Pour autant, pas question de prendre du retard avec la 5G. « L’un des challenges technologique de la 5G consiste à faire fonctionner correctement sur une même infrastructure des services pour lesquels les SLO (Services level objectives) sont très différents : faible latence, très haut débit mais faible débit pour faible consommation, etc. Quel contrôle sera opéré? »

Autre question posée : « Est-il opportun de maintenir une situation de concurrence totale avec 4 acteurs et 4 infrastructures distinctes ?  «On constate que la 4G, huit ans après son lancement, dépasse péniblement les 50% du territoire.
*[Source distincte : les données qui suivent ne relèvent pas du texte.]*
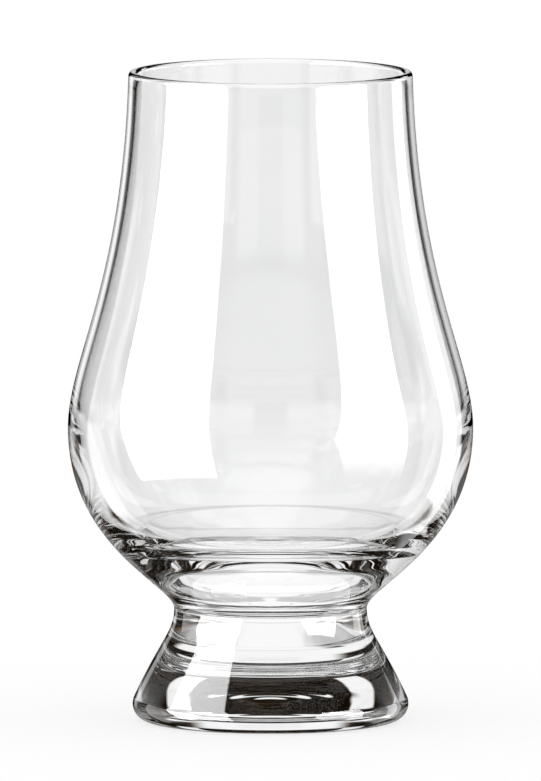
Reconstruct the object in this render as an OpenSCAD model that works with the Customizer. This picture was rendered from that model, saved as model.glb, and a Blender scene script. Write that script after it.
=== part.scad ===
// Nosing glass: a tulip-shaped bowl blown in clear glass, fused at its neck to a short, solid, flared foot.
// Both pieces are turned about the Z axis. The foot stands on the plane z = 0. Lengths are in millimetres.

/* [Glass] */
// Height of the glass, from the table to the top of the lip
glass_h = 110; // [104:0.5:118]

/* [Mouth] */
// Outer diameter of the mouth, just under the rounded lip
mouth_d = 48; // [44:0.2:54]
// Thickness of the rounded lip
lip_t = 1.6; // [1.3:0.1:2.4]

/* [Bowl] */
// Outer diameter of the belly, the widest ring of the bowl
belly_d = 68.4; // [62:0.2:74]
// Height of the belly above the table
belly_z = 49.6; // [45:0.1:55]
// Thickness of the blown wall, from under the lip to above the belly
wall_t = 1.4; // [1:0.1:2]
// Thickness of the wall at the belly, where the glass starts to gather
belly_t = 1.9; // [1.6:0.1:3]
// Diameter of the ring where the inside wall turns down into the dished floor
corner_d = 43; // [38:0.2:46]
// Height of that ring above the table
corner_z = 31; // [29.5:0.1:33]
// Slope of the inside wall where it meets the ring, in degrees from level
wall_slope = 20; // [15:1:40]
// Slope of the floor where it leaves the ring, in degrees from level
floor_slope = 33; // [25:1:45]
// Height of the middle of the inside floor above the table
floor_z = 25.5; // [24:0.1:28]

/* [Neck] */
// Diameter of the neck, the narrowest ring, where the bowl is fused to the foot
neck_d = 32.5; // [28:0.1:38]
// Height of the neck above the table
neck_z = 19; // [16:0.1:22]

/* [Foot] */
// Outer diameter of the foot, across its rounded edge
foot_d = 46.6; // [42:0.2:54]
// Radius of the rounded edge, between the flank and the ring that the glass stands on
foot_edge_r = 3.1; // [1.5:0.1:4]
// Angle by which the flank leans inwards where it leaves the rounded edge, in degrees
flank_lean = 25; // [15:0.5:30]
// Inner diameter of the ring that the glass stands on, which is the width of the hollow under the foot
punt_d = 30; // [22:0.5:36]
// Depth of the hollow under the foot, at its middle
punt_depth = 0.4; // [0.2:0.1:2]

/* [Smoothness] */
// Number of straight steps in each curve of the outline
curve_steps = 24; // [12:1:40]
// Number of straight steps in each quarter turn of a small rounding
round_steps = 6; // [3:1:12]

/* [Hidden] */

mouth_r = mouth_d / 2;
belly_r = belly_d / 2;
corner_r = corner_d / 2;
neck_r = neck_d / 2;
foot_r = foot_d / 2;
punt_r = punt_d / 2;
lip_r = lip_t / 2;
lip_z = glass_h - lip_r;

// Each curve is a cubic one. These shares of a curve's height are how far its two ends run on straight.
flank_shares = [0.72, 0.28];
flare_shares = [0.126, 0.66];
chimney_shares = [0.193, 0.5915];
// How far the chimney leans outwards below the lip, as a share of the step from the mouth to the belly
mouth_lean_share = 0.1;
// The parts of the chimney's length in which the wall swells, towards the belly and towards the lip
belly_swell_share = 0.22;
lip_swell_share = 0.06;
// How far the inside wall runs on straight, down from the belly and up from the corner ring
inside_drop_share = 0.45;
corner_share = 0.33;
// How far the floor runs on straight, down from the corner ring and out from the middle
dish_share = 0.6;
inside_floor_share = 0.6;

glass_color = [0.86, 0.92, 0.94, 0.45];

function cubic_at(p, t) =
    pow(1 - t, 3) * p[0] + 3 * pow(1 - t, 2) * t * p[1] + 3 * (1 - t) * t * t * p[2] + pow(t, 3) * p[3];

// Points along a cubic curve, without its first point, so that curves can follow each other
function cubic(p) = [for (i = [1 : curve_steps]) cubic_at(p, i / curve_steps)];

// Points on an arc from one angle to another, ends included
function arc(centre, r, from_angle, to_angle) =
    let (steps = ceil(abs(to_angle - from_angle) / 90 * round_steps))
    [for (i = [0 : steps])
        let (angle = from_angle + (to_angle - from_angle) * i / steps)
        centre + r * [cos(angle), sin(angle)]];

neck_point = [neck_r, neck_z];
belly_point = [belly_r, belly_z];
mouth_point = [mouth_r, lip_z];

// Outside of the bowl between the neck and the belly
flare_h = belly_z - neck_z;
flare = [
    neck_point,
    neck_point + [0, flare_h * flare_shares[0]],
    belly_point - [0, flare_h * flare_shares[1]],
    belly_point
];

// Outside of the bowl between the belly and the lip
chimney_h = lip_z - belly_z;
chimney = [
    belly_point,
    belly_point + [0, chimney_h * chimney_shares[0]],
    mouth_point + [(belly_r - mouth_r) * mouth_lean_share, -chimney_h * chimney_shares[1]],
    mouth_point
];

// Thickness of the chimney's wall, measured level, where t runs from 0 at the belly to 1 at the lip
function chimney_t(t) =
    wall_t
    + (belly_t - wall_t) * pow(max(0, 1 - t / belly_swell_share), 2)
    + (lip_t - wall_t) * pow(max(0, 1 - (1 - t) / lip_swell_share), 2);

function chimney_inside_at(t) = cubic_at(chimney, t) - [chimney_t(t), 0];

// Inside wall between the belly and the corner ring, starting in line with the chimney's inside
inside_point = [belly_r - belly_t, belly_z];
inside_slope = [2 * (belly_t - wall_t) / belly_swell_share, 3 * chimney_h * chimney_shares[0]];
corner_point = [corner_r, corner_z];
inside_h = belly_z - corner_z;
inside_wall = [
    inside_point,
    inside_point - inside_slope / norm(inside_slope) * inside_h * inside_drop_share,
    corner_point + inside_h * corner_share * [cos(wall_slope), sin(wall_slope)],
    corner_point
];

// Inside floor, dished between the corner ring and the middle
dish_h = corner_z - floor_z;
inside_floor = [
    corner_point,
    corner_point - dish_h * dish_share * [1 / tan(floor_slope), 1],
    [corner_r * inside_floor_share, floor_z],
    [0, floor_z]
];

bowl_outline = concat(
    [[0, neck_z], neck_point],
    cubic(flare),
    cubic(chimney),
    arc([mouth_r - lip_r, lip_z], lip_r, 0, 180),
    [for (i = [curve_steps - 1 : -1 : 0]) chimney_inside_at(i / curve_steps)],
    cubic(inside_wall),
    cubic(inside_floor)
);

// Foot, from the middle of the hollow under it, out over the edge and up the flank
punt_sphere_r = (pow(punt_r, 2) + pow(punt_depth, 2)) / (2 * punt_depth);
punt = [for (i = [0 : curve_steps])
    let (r = punt_r * i / curve_steps)
    [r, punt_depth - punt_sphere_r + sqrt(pow(punt_sphere_r, 2) - pow(r, 2))]];

edge_centre = [foot_r - foot_edge_r, foot_edge_r];
edge = arc(edge_centre, foot_edge_r, -90, flank_lean);
flank_start = edge[len(edge) - 1];
flank_h = neck_z - flank_start[1];
flank = [
    flank_start,
    flank_start + flank_h * flank_shares[0] * [-sin(flank_lean), cos(flank_lean)],
    neck_point - [0, flank_h * flank_shares[1]],
    neck_point
];

foot_outline = concat(punt, edge, cubic(flank), [[0, neck_z]]);

// The blown bowl: lip, chimney, belly and thick floor, down to the level face that is fused to the foot
module bowl() {
    color(glass_color) rotate_extrude($fn = 120) polygon(bowl_outline);
}

// The pressed foot: solid, flared from the neck, hollow underneath within the ring that it stands on
module foot() {
    color(glass_color) rotate_extrude($fn = 120) polygon(foot_outline);
}

bowl();
foot();
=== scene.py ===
"""Nosing glass: the looks of a tulip-shaped bowl of clear glass on a short, solid, flared foot."""

import math

import bpy
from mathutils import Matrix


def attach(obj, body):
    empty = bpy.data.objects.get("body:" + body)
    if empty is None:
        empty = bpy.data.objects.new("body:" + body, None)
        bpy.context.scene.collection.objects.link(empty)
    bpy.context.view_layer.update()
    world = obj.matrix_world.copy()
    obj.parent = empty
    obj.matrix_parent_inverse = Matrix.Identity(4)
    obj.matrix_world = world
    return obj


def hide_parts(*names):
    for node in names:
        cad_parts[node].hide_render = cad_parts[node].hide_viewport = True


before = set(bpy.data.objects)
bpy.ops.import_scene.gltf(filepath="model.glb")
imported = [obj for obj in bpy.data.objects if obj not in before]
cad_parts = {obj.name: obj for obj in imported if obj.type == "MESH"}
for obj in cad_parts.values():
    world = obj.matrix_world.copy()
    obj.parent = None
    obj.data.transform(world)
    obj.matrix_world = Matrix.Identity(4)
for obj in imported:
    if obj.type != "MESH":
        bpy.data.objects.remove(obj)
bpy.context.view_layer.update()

MM = 0.001

# The outline of the glass in millimetres, within 0.4 of the part's source
GLASS_H = 110.0
MOUTH_R = 23.97
LIP_T = 1.6
BELLY_R, BELLY_Z = 34.21, 49.6
WALL_T, BELLY_T = 1.45, 1.9
FLOOR_Z = 25.5
NECK_R, NECK_Z = 16.27, 19.0
FOOT_R, EDGE_R, FLANK_LEAN = 23.31, 2.75, math.radians(25)
PUNT_R = 15.0
PUNT_DEPTH = 0.35

FLANK_SHARES = 0.72, 0.27
FLARE_SHARES = 0.126, 0.66
CHIMNEY_SHARES = 0.193, 0.5915
MOUTH_LEAN_SHARE = 0.1
BELLY_SWELL_SHARE, LIP_SWELL_SHARE = 0.22, 0.06
CORNER_R, CORNER_Z = 21.5, 31.0  # the ring where the inside wall turns into the floor
WALL_SLOPE, FLOOR_SLOPE = math.radians(20), math.radians(33)
INSIDE_DROP_SHARE, CORNER_SHARE = 0.45, 0.33
DISH_SHARE, INSIDE_FLOOR_SHARE = 0.6, 0.6
RIPPLE, RIPPLE_STEP = 0.012, 3.2  # faint rings that the plunger leaves on the inside floor
RIPPLE_START, RIPPLE_FADE, RIPPLE_END = 3, 6, 24  # the radii between which they rise, and die out
RINGS, RINGS_STEP = 0.008, 2.6  # and the press under the foot

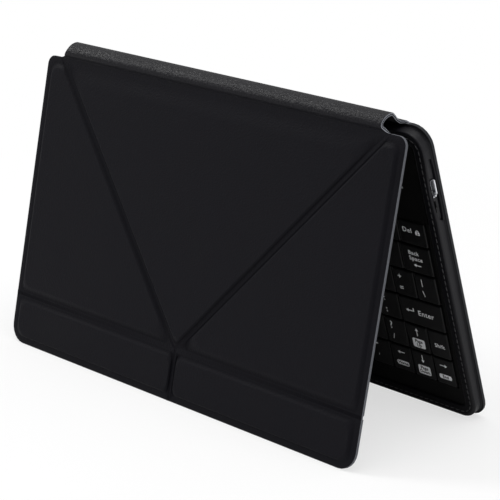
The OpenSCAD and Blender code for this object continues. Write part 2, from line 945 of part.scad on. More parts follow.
keys(3, [0]);  // key_tab
keys(3, [1 : 12]);  // keys_upper
keys(2, [0]);  // key_caps_lock
keys(2, [1 : 10]);  // keys_home
keys(2, [11]);  // key_enter
keys(1, [0]);  // key_shift_left
keys(1, [1 : 10]);  // keys_lower
keys(1, [11]);  // key_up
keys(1, [12]);  // key_shift_right
keys(0, [0, 1, 2, 3, 5, 6, 7]);  // keys_modifier
keys(0, [4]);  // key_space
keys(0, [8]);  // key_left
keys(0, [9]);  // key_down
keys(0, [10]);  // key_right
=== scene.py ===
"""Dresses the tablet keyboard case: leather, stitching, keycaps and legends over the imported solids.

The plan below is in millimetres, in two flat frames: the front cover's and the keyboard half's.
on_cover() and on_back() carry points from those frames to the shared one, in metres.
"""

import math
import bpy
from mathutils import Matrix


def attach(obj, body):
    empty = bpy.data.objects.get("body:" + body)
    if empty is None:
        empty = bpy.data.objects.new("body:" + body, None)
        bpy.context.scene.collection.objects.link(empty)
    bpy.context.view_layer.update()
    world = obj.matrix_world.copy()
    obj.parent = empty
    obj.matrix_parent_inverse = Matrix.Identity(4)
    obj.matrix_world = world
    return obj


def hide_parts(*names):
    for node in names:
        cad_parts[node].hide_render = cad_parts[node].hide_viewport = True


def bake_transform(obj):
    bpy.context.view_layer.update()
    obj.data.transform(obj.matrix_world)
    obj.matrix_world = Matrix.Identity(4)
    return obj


bl_info = {
    "name": "Tablet keyboard case",
    "version": (1, 0, 0),
    "blender": (4, 5, 0),
    "location": "3D View > Sidebar > Case",
    "description": "Makes the leather, stitching, keycaps and legends of a tablet keyboard case",
    "category": "Add Mesh",
}

import bmesh
import bpy
import numpy as np
from bpy.props import FloatProperty, FloatVectorProperty, IntProperty, PointerProperty
from bpy.types import Operator, Panel, PropertyGroup
from mathutils import Matrix, Vector

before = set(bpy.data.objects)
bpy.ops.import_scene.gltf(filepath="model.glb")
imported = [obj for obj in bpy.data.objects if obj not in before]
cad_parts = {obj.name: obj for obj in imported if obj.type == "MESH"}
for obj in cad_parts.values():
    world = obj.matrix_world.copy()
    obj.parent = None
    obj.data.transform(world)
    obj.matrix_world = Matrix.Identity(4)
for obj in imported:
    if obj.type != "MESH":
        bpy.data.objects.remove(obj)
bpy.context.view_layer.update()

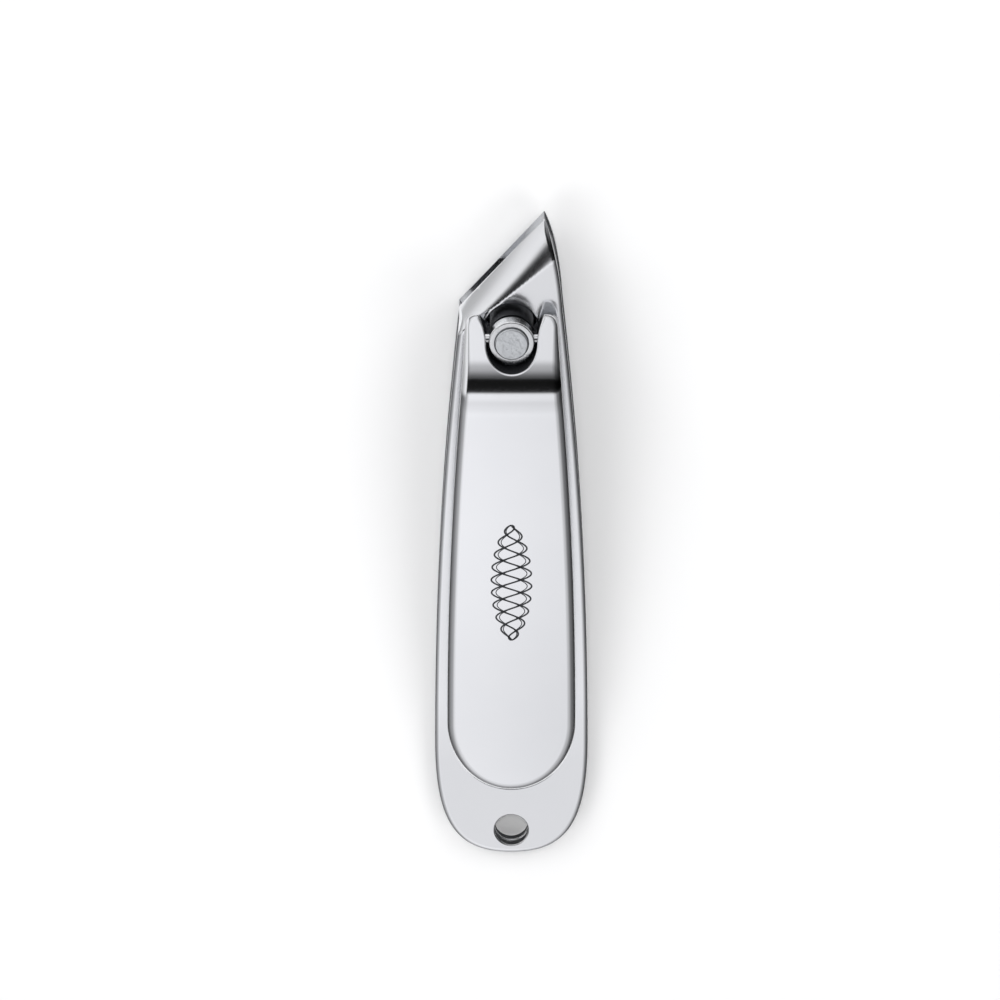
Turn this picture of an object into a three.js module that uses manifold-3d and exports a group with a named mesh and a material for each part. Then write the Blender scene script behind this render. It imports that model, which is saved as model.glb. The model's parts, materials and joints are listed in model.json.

A ce rythme la France prend du retard et pointe à la 24ème place sur 28 au classement européen DESI en matière de couverture 4G », souligne Bernard Dupré, président de l’AFUTT. 

« Il faut impérativement réfléchir aux opportunités de mutualisation et aux opportunités d’initiatives locales pour la 5G. Et donc il faut absolument modifier les règles qui ont été établies au début des années 1990 et qui ont montré leur inefficacité, notamment en termes de couverture du territoire ».